Lisson will be divided into two opposites: a peaceful, almost deadly, side and a burning, red hell.


Thursday || 26

Columbidae, Cell Project Space, 2015

Columbidae, Cell Project Space, 2015

Columbidae, Cell Projects, PV 6-9 pm, free

Many times over we remain trapped in our routine. From bed to desk, skipping breakfast not to lose the train. Curated by Laura McLean Ferris, Columbidae reflects upon the impact of office work on our lifestyle and body. ‘Working’ objects, accumulated stress, break-downs and expectations are the breeding ground for an acute, yet humouristic take on the everyday by Essex Olivares, Mélanie Matranga, Barbara T. Smith and Dena Yago.

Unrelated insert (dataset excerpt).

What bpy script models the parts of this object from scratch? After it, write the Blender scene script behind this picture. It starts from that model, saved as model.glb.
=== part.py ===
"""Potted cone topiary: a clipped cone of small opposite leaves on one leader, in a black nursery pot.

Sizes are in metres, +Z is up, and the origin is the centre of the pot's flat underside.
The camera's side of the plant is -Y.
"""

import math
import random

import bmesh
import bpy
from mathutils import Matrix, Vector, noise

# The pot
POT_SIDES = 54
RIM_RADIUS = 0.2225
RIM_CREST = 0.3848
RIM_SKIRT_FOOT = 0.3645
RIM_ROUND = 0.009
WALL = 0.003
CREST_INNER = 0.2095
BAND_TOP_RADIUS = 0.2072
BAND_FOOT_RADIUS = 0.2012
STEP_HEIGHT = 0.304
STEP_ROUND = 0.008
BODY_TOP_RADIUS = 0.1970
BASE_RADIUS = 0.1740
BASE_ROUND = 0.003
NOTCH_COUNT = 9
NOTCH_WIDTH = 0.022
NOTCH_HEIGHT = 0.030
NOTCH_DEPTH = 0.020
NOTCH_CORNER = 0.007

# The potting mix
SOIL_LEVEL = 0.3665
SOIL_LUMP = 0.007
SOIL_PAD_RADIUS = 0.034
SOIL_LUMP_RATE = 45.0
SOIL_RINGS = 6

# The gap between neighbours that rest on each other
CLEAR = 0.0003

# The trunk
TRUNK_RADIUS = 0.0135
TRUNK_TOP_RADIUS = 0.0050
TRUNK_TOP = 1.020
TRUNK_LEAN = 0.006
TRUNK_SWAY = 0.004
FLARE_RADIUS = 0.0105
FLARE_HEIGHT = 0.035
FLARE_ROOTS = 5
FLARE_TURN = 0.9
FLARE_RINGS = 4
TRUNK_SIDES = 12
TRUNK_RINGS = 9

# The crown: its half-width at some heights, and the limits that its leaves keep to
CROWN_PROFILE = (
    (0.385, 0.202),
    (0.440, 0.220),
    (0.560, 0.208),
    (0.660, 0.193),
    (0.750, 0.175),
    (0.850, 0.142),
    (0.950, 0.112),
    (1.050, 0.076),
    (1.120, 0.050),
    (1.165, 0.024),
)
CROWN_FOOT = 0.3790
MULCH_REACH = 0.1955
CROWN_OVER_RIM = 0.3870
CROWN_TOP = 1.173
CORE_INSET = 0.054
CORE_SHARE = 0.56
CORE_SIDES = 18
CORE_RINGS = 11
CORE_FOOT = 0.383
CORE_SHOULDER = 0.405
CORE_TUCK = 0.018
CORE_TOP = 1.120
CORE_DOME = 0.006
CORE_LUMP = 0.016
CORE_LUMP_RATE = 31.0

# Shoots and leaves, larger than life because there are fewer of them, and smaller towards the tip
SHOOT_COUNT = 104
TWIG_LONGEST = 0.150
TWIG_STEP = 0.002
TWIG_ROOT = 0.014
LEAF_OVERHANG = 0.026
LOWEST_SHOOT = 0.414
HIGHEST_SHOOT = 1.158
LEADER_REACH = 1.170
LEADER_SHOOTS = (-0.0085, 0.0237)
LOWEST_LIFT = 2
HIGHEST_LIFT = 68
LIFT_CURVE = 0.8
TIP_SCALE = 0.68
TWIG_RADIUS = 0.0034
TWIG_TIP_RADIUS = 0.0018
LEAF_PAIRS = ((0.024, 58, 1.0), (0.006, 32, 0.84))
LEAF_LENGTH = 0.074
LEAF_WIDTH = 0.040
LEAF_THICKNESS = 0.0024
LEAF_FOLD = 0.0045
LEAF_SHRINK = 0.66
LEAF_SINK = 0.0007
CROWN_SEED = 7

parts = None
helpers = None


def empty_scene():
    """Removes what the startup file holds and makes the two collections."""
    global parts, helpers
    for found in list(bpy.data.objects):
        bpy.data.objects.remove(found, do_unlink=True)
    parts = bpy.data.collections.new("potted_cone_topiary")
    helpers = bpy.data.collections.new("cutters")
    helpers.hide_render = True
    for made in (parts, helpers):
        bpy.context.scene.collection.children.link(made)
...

Giovanni Ozzola, Sweet Weather at Night, 2007

Giovanni Ozzola, Sweet Weather at Night, 2007

Giovanni Ozzola: Dove Nasce il Vento, Gazelli Art House, PV 6-8 pm

There is something poetic and extremely sublime in Giovanni Ozzola’s view of the world. Something melancholic too. Light is his main medium, even though his works of art encompass many.But light is what gives each work significance and guides the viewer’s glance to catch the correct meaning. It is a tool that Ozzola uses to shift the attention to his research of the relationship between the tiny individual and the unknown infinite. In his new work, organic materials, such as copper, bronze, gold, aluminium and gemstones, are employed to describe the importance of discovery and trace a human geography of the world.

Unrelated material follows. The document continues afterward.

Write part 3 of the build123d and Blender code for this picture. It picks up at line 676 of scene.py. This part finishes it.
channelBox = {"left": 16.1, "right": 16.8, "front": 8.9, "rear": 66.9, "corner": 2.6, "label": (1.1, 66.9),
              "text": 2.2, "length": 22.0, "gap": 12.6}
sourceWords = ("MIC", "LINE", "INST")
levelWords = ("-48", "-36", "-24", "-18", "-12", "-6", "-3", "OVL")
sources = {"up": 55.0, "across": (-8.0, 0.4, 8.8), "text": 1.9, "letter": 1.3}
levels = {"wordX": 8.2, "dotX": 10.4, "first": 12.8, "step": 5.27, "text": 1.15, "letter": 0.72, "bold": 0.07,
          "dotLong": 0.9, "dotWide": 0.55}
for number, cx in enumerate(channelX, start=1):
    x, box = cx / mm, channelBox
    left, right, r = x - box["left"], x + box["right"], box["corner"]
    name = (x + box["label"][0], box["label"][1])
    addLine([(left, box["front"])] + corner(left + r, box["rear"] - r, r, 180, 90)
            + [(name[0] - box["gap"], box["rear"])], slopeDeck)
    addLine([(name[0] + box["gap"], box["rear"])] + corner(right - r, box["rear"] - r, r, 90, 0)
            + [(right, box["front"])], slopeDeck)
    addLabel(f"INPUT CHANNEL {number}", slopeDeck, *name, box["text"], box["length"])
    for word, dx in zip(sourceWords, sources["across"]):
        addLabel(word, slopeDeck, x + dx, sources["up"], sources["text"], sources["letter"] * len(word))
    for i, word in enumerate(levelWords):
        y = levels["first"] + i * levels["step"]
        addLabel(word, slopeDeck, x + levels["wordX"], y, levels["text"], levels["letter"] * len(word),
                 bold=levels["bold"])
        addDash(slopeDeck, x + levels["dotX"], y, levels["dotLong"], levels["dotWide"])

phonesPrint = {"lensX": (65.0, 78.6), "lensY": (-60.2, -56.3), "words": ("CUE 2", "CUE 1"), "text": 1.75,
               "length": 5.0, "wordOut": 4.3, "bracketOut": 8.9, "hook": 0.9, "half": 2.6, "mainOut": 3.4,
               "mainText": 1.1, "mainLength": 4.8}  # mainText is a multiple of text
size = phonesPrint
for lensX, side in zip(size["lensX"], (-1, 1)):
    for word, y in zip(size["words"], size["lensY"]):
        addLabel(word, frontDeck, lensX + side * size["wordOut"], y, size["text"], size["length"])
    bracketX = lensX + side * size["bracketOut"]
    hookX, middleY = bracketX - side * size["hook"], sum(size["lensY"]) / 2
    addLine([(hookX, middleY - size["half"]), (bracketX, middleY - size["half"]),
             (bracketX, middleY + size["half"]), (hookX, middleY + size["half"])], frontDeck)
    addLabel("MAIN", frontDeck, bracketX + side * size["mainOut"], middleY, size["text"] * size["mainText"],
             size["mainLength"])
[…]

Jonathan Horowitz & Elizabeth Peyton, Secret Life, installation view Sadie Coles HQ, 2012

Jonathan Horowitz & Elizabeth Peyton, Secret Life, installation view Sadie Coles HQ, 2012

Jonathan Horowitz Elizabeth Peyton, Sadie Coles HQ, PV 6-8 pm

Flowers have their own symbolism, this is indeed not a secret. But what Jonathan Horowitz aims at slightly differs from the ordinary. Together with fellow artist Elizabeth Peyton, they have created a show that reflects upon the psychological relationship of humans and flowers. They both invoke the long tradition and highlight the opposition and fierceness of nature in human environments. It is a discourse over beauty trapped and reduced, but sometimes increased, by our intervention.